Mass Hysteria took place in Kiel, Schleswig-Holstein, Germany on Saturday night after Paul Smith’s valiant effort against reigning WBO Super-Middleweight Champion Arthur Abraham. The mass hysteria was not coming from the victorious Abraham’s loyal supporters, nor was it even from Smith’s corner, but from the Sky commentary team of Nick Halling and Jim Watt. Halling and Watt are subject to online vitriol almost anytime Sky broadcast boxing either domestically or abroad. On most occasions I am able to drown out commentators but Saturday seemed to be a bad day for me, first of all I found myself getting annoyed at the Arsenal-centric commentary and pundit teams whilst watching Arsenal v Tottenham and this continued when watching Abraham vs Smith.

The narrative for the evening seemed to be set early by Sky, with Martin Murray as a studio guest (along with Nathan Cleverly) who went into detail about his experience in Germany, not only with the scorecards but also with the gloves that were provided for him by the German officials pre fight. The narrative didn’t change come fight time where the opening 3 rounds were exchanged with Abraham taking a 2 rounds to 1 lead on my card. At this point Watt and Halling were being reasonably calm and calling the fight sensibly. As the fight progressed it felt like Abraham was boxing well within himself and picking up rounds, after 6 rounds I had Abraham 5-1 up. He was completely in charge but full credit to Smith he showed a terrific chin in taking so many big shots from Abraham in the first half of the fight. Around round 7 was when Halling and Watt seemed to slip into hyperbolic meltdown, at one point they called Paul Smith a “banger” like they were talking about Gennady Golovkin.

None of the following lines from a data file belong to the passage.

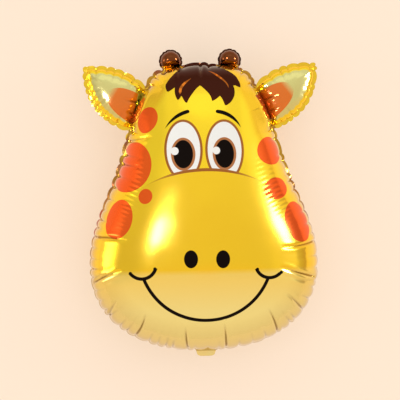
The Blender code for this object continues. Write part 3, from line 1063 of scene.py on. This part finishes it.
class Inks(Nodes):
    """Masks of the print."""

    def __init__(self, tree):
        super().__init__(tree)
        self.place = self.node("ShaderNodeAttribute", attribute_name="print_place").outputs["Vector"]
        self.flat = self.vector("MULTIPLY", self.place, (1, 1, 0))
        self.across, self.up, _ = self.node("ShaderNodeSeparateXYZ", [self.place]).outputs

    def attribute(self, name):
        return self.node("ShaderNodeAttribute", attribute_name=name).outputs["Fac"]

    def noise(self, scale, detail):
        made = self.node("ShaderNodeTexNoise", [self.place])
        self.fill(made, {"Scale": scale, "Detail": detail})
        return made.outputs["Fac"]

    def mask(self, distance, edge=EDGE):
        """1 where the distance inside a shape is positive."""
        return self.rise(distance, 1 / edge, 0.5)

    def both(self, first, *masks):
        for mask in masks:
            first = self.math("MULTIPLY", first, mask)
        return first

    def either(self, first, *masks):
        for mask in masks:
            first = self.math("MAXIMUM", first, mask)
        return first

    def without(self, a, b):
        return self.both(a, self.math("SUBTRACT", 1.0, b))

    def off(self, start, way):
        """Distance in plan from a place along a way."""
        along = self.vector("DOT_PRODUCT", self.flat, (*way, 0))
        return self.math("SUBTRACT", along, float(way[0] * start[0] + way[1] * start[1]))

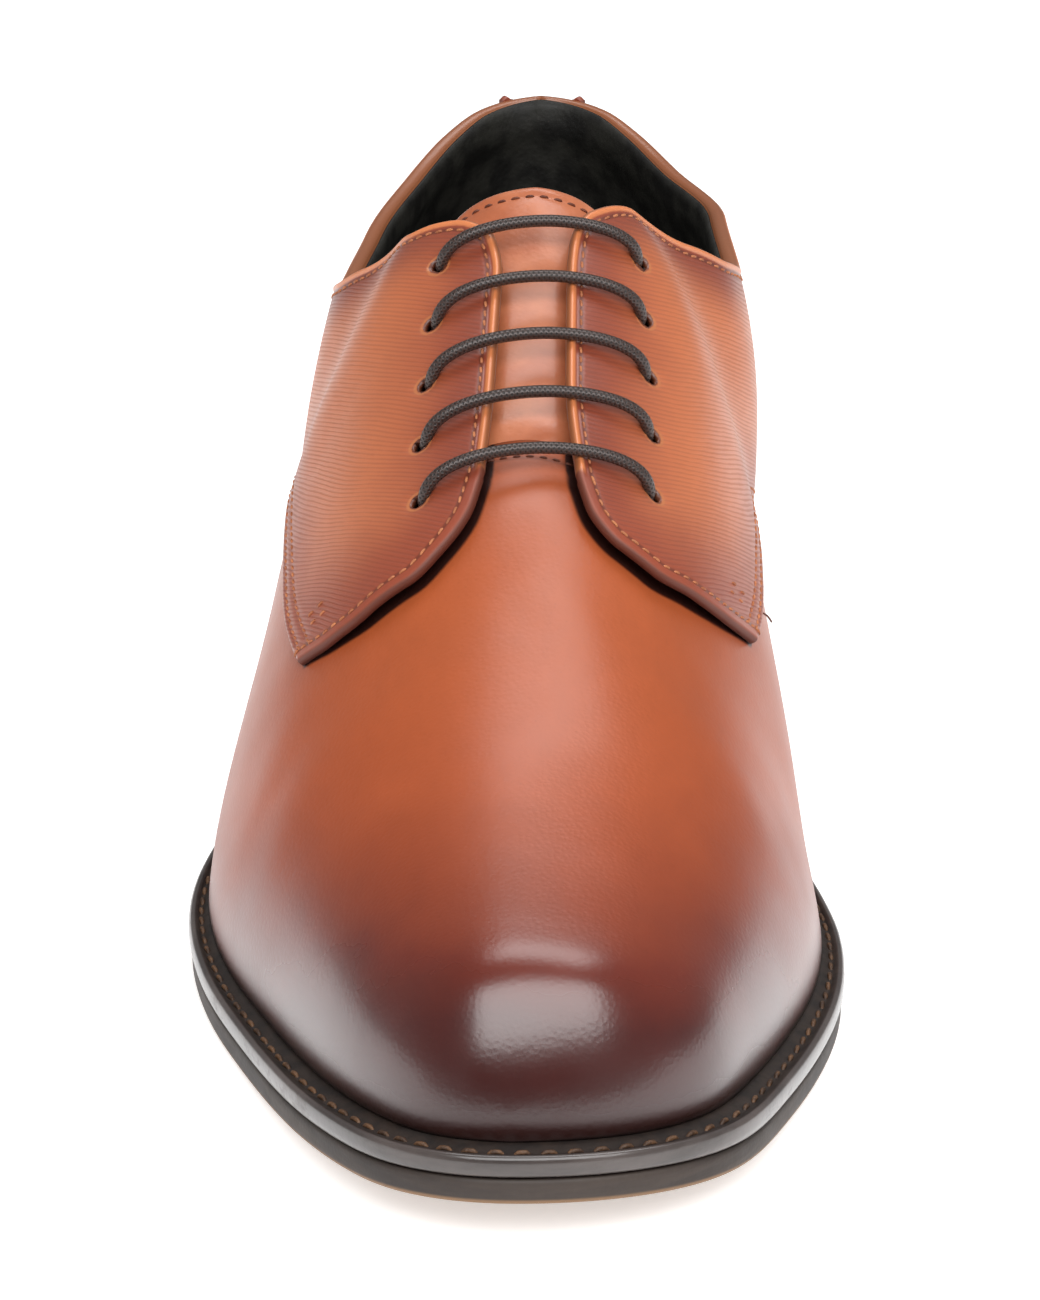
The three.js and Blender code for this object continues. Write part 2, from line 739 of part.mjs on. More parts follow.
// the tongue lies under the facings and passes under the vamp at its front
const tongueTurn = curve(TONGUE, 'turn');
const tongueEdge = curve(TONGUE, 'edge');
const tongueUnder = curve(TONGUE, 'drop');
const vampUnder = wallThick + 4 * clearance;
const tongueSheet = (extra) => (u, w) => {
  const across = 2 * w - 1;
  const spread = Math.abs(across);
  const wrap = (tongueWrap * spread ** 2 - tongueRound * spread ** 8) * u ** 6;
  const turn = tongueTurn(u) + wrap;
  const share = 1 - spread * (1 - tongueEdge(u));
  const off = tongueDrop + (vampUnder - tongueDrop) * tongueUnder(u) + extra;
  return skin(across > 0 ? 2 - turn : turn, share, -off);
};
const tongue = stack([tongueSheet(tongueThick), tongueSheet(0)], 14, 10);

// the turn at which the last has a given distance from toe to heel, at one share of its ribs
function turnAcross(guess, share, reach) {
  const step = 1e-3;
  let turn = guess;
  for (let round = 0; round < 5; round++) {
    const here = lastPoint(2 - turn, share).y;
    const slope = (lastPoint(2 - turn - step, share).y - here) / step;
    turn -= (here - reach) / slope;
  }
  return turn;
}

// the lace: bars straight across the facings, joined by runs beneath them on alternate sides
function lacePath() {
  const corners = [];
  const over = laceOver;
  const under = laceUnder;
  eyeletPlaces.forEach((pair, n) => {
    const leftward = n % 2 === 0;
    const [from, to] = leftward ? [pair.inner, pair.outer] : [pair.outer, pair.inner];
    corners.push(skin(...from, under));
    const span = 6;
    const [first, second] = [from, to].map(([a, v]) => [a > 1 ? 2 - a : a, a > 1 ? v : 2 - v]);
    const [start, end] = [from, to].map((place) => lastPoint(...place).y);
    for (let k = 0; k <= span; k++) {
      const u = k / span;
      const share = first[1] + (second[1] - first[1]) * u;
      const guess = first[0] + (second[0] - first[0]) * u;
      corners.push(skin(2 - turnAcross(guess, share, start + (end - start) * u), share, over));
    }
    if (n === eyeletPlaces.length - 1) {
      corners.push(skin(...to, flapLift));
      return;
    }
    corners.push(skin(...to, under));
    const next = leftward ? eyeletPlaces[n + 1].outer : eyeletPlaces[n + 1].inner;
    corners.push(skin((to[0] + next[0]) / 2, to[1], under));
  });
  return rounded(corners, laceBend, 3);
}
const lace = cord(lacePath(), laceDiameter / 2, laceSides);

const tan = { color: 0xb8602f, roughness: 0.34, metalness: 0 };
const finishes = {
  outsole: { color: 0x5b514b, roughness: 0.62, metalness: 0 },
  welt: { color: 0x4d4340, roughness: 0.35, metalness: 0 },
  heel_stack: { color: 0x4d4340, roughness: 0.40, metalness: 0 },
  heel_top_lift: { color: 0x3a3533, roughness: 0.70, metalness: 0 },
  insole: { color: 0x23201c, roughness: 0.75, metalness: 0 },
  upper: tan,
  tongue: { color: 0xb0592c, roughness: 0.38, metalness: 0 },
  lace: { color: 0x40332f, roughness: 0.50, metalness: 0 },
};
const bodies = {
  outsole,
  welt,
  heel_stack: heelStack,
  heel_top_lift: heelTopLift,
  insole,
  upper,
  tongue,
  lace,
};

const widest = [];
for (let i = 0; i <= 400; i++) widest.push(edge(i / 200, 0, 0).x);
const middle = (Math.max(...widest) + Math.min(...widest)) / 2;

const group = new THREE.Group();
group.name = 'plain_toe_derby';
for (const [name, body] of Object.entries(bodies)) {
  const mesh = body.getMesh();
  const flat = new THREE.BufferGeometry();
  flat.setAttribute('position', new THREE.BufferAttribute(new Float32Array(mesh.vertProperties), 3));
  flat.setIndex(new THREE.BufferAttribute(new Uint32Array(mesh.triVerts), 1));
  flat.translate(-middle, 0, 0);
  flat.computeVertexNormals();
  const piece = new THREE.Mesh(flat, new THREE.MeshStandardMaterial(finishes[name]));
  piece.name = name;
  group.add(piece);
}

export default group;
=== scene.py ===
"""Plain toe derby for a right foot: the dressed shoe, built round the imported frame."""
import math

import bmesh
import bpy
import numpy as np
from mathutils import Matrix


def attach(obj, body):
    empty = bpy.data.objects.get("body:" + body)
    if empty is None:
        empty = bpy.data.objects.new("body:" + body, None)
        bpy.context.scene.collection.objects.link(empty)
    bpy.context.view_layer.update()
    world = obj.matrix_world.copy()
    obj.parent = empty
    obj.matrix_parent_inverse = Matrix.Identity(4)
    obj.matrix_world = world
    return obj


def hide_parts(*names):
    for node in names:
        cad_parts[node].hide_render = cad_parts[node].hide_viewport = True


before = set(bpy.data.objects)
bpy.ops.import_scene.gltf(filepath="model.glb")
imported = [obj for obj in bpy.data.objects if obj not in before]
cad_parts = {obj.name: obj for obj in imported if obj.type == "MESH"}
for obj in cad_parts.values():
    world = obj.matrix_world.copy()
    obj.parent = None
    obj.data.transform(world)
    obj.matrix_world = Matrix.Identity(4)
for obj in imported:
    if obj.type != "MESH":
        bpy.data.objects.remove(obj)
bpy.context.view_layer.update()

MM = 0.001


def table(names, *rows):
    """A table's columns by name."""
    return dict(zip(names.split(), zip(*rows)))


# the shoe's own sizes in millimetres
SOLE_LENGTH = 308.0
BALL_WIDTH = 110.0
HEEL_LIFT = 26.0
INSTEP_HEIGHT = 118.0
OUTSOLE_THICK = 4.3
WELT_THICK = 3.7
WELT_REACH = 6.8
TOP_LIFT_THICK = 5.5
WALL_THICK = 2.0
VAMP_THICK = 1.1
QUARTER_THICK = 1.6
STRIP_THICK = 1.0
TONGUE_THICK = 1.7
LACE_DIAMETER = 2.1
EYELET_DIAMETER = 4.4
CLEARANCE = 0.3
LACE_CLEARANCE = 0.6
TONGUE_DROP = 1.6
FLAP_LIFT = LACE_DIAMETER + 2 * LACE_CLEARANCE - TONGUE_DROP
LACE_UNDER = LACE_DIAMETER / 2 + LACE_CLEARANCE - TONGUE_DROP
LACE_OVER = FLAP_LIFT + QUARTER_THICK + LACE_CLEARANCE + LACE_DIAMETER / 2
WELT_LOW = OUTSOLE_THICK + CLEARANCE
WELT_HIGH = WELT_LOW + WELT_THICK
HEEL_FOOT = TOP_LIFT_THICK + CLEARANCE
LIFT_PITCH = 4.6
FEATHER_LINE = OUTSOLE_THICK + WELT_THICK + 2 * CLEARANCE
VAMP_UNDER = WALL_THICK + 4 * CLEARANCE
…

Smith had just had his best round of the fight and was clearly giving his all so some excitement was to be expected but Halling was being hysterical, calling every grazed Smith punch like a Mike Tyson left hook.

I gave round 8 to Smith, Abraham seemed to take a round off and Smith did some good work. In round 9 Smith caught Abraham with a good left hook but then ate some right hands which Halling and Watt ignored, I gave round 9 to Abraham but it was a close round and I can see why it may have gone the other way. At the end of this round Halling made a note of the German TV only showing Abraham highlights, he obviously didn’t sense the irony that he was verbally doing the same injustice to Abraham.The longer the fight progressed it seemed that the possibility of Smith going the distance automatically meant he was going to get robbed, they seemed to get sucked into the plucky loser narrative and stopped watching one of the two fighters in front of them. This is a common practice with Halling and Watt, they nail their colours to a fighter early on and tend to ignore the realities of what’s occurring in front of them.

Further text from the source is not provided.